Denesa Segrest was clutching a copy of her mortgage agreement when I encountered her. The 47-year-old mother of two had her own financial crisis to worry about: she had missed the last two instalments on her home loan and was desperate to escape foreclosure.
Her eyes moistened as she told me how she was unable to sleep at night for worry. It was like losing a relative, she said. When she'd taken out her mortgage four-and-a-half years ago, her monthly loan payments had totalled $705. Now they were $1,150 - more than half her income.
At the same time, her husband had lost his job and she had had to pay for two operations. Recently, she had started working as a housing counsellor to help others avoid the traps into which she had fallen.
I took her to watch the bail-out vote as it came unfolded on TV. She sat impassively as the "no" tally reached 218. I asked whether she wanted Representatives to back the bill.
"We're damned if they do, damned if they don't," she replied quietly. "Everyone's going to be touched by it in some way."
But Jerry Lovett, 40, definitely wasn't happy that the vote had failed. His clothing store was struggling: he'd just had to lay off one of his three employees following a drop in sales.

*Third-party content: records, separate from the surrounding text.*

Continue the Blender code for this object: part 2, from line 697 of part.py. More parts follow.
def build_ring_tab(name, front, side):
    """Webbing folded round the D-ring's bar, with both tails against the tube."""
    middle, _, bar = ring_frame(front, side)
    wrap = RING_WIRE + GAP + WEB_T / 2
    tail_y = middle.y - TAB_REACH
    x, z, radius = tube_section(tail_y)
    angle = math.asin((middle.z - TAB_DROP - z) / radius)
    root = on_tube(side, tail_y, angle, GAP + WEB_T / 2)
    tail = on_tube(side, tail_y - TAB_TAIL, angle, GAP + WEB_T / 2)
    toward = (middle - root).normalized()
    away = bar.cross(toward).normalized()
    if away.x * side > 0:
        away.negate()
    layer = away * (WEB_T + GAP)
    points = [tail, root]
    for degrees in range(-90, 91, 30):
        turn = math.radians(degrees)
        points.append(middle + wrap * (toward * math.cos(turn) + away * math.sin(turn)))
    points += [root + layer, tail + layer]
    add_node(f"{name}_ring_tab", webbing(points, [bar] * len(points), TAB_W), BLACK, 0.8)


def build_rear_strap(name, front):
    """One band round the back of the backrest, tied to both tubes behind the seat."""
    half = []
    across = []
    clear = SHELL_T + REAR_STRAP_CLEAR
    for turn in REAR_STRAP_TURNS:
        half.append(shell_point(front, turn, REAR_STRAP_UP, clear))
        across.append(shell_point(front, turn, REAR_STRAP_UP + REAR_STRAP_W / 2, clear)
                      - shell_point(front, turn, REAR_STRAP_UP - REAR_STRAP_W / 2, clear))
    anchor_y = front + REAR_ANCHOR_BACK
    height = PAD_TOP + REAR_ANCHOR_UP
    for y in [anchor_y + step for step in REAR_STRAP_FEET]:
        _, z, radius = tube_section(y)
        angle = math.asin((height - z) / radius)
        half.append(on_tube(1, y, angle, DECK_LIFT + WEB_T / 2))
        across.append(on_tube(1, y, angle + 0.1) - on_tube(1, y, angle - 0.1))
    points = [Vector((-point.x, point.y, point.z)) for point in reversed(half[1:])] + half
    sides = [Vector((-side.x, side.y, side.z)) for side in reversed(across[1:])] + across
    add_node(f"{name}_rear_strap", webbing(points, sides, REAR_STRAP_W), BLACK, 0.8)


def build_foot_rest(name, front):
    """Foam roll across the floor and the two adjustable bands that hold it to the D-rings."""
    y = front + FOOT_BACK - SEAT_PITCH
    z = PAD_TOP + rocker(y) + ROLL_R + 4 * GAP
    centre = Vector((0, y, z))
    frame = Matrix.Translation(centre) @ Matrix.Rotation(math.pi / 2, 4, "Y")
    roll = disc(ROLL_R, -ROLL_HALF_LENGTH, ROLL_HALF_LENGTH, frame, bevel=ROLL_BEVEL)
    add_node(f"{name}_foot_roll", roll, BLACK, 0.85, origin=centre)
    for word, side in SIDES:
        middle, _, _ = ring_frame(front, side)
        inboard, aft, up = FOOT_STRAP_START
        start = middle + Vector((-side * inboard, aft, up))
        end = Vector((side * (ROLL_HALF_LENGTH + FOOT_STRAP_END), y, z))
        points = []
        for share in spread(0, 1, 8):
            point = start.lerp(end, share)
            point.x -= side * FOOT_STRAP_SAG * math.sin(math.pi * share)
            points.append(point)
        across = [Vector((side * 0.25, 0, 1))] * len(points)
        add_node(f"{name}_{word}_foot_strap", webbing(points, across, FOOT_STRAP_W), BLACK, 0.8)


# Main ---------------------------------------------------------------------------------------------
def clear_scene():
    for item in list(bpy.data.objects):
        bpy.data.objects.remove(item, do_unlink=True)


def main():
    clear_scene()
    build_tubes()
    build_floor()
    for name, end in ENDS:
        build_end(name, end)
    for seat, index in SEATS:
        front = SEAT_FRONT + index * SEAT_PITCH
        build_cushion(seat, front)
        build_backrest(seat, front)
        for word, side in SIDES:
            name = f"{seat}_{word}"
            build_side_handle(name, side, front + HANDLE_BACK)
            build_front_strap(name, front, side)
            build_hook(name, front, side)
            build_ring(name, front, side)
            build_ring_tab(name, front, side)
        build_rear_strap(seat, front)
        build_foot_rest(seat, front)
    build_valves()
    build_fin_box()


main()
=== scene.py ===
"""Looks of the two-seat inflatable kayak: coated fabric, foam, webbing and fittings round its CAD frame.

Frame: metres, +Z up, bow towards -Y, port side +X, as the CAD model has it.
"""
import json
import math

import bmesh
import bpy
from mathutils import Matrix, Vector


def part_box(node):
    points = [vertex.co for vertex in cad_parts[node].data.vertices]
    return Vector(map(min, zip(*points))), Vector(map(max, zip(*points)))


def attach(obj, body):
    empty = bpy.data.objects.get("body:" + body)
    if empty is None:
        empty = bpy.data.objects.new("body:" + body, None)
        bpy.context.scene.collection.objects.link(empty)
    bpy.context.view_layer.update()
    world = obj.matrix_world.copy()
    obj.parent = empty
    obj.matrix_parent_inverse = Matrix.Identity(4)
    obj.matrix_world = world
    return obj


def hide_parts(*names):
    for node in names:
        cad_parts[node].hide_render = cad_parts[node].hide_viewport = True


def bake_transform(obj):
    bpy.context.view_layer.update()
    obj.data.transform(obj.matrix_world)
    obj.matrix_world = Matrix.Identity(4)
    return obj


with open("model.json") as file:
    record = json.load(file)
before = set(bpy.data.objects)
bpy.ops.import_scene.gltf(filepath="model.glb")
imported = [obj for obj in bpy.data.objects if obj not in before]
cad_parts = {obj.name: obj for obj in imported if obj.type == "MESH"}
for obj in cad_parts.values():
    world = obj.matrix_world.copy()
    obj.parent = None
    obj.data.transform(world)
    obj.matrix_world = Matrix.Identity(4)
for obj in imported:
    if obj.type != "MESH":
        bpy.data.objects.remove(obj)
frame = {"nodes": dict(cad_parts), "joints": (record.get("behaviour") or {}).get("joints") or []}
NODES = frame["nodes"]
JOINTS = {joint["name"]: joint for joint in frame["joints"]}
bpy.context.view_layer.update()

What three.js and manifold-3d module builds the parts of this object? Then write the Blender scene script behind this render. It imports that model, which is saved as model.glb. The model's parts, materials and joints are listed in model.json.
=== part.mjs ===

This was normally his day off, but he'd opened up because he needed the business. Although a committed Republican, he was annoyed at the Congressmen and women who had rejected the proposals.
"I'm disappointed," he said. "Something needs to be done pretty quick. Doing nothing is not an option.
"What's sad is that Nancy Pelosi was on TV earlier saying that they'd struck a deal. But it looks like the same old political garbage took over."
Two doors down, Palestinian-born Rida Abu-Zaineh, 51, was fatalistic. He'd been running the Peanut Shoppe for the past 15 years. But he was worried how much longer it could stay open.
"Look at it," he gestured at his empty store. "Business is terrible."
He didn't know whether or not the bail-out would have helped him. But he didn't like the idea of his taxes acting as a safety net for failed Manhattan banks.
He had a message for John McCain and Barack Obama.
"Use the money they were going to spend in Wall Street and make the lives of blue-collar people better," he frowned.
"I'm not voting for either of them. They don't deserve my vote."
Until today, I'd been impressed with the level of political engagement among Americans. But as I left his store, I wondered how many citizens would come to the same conclusion as Rida before election day.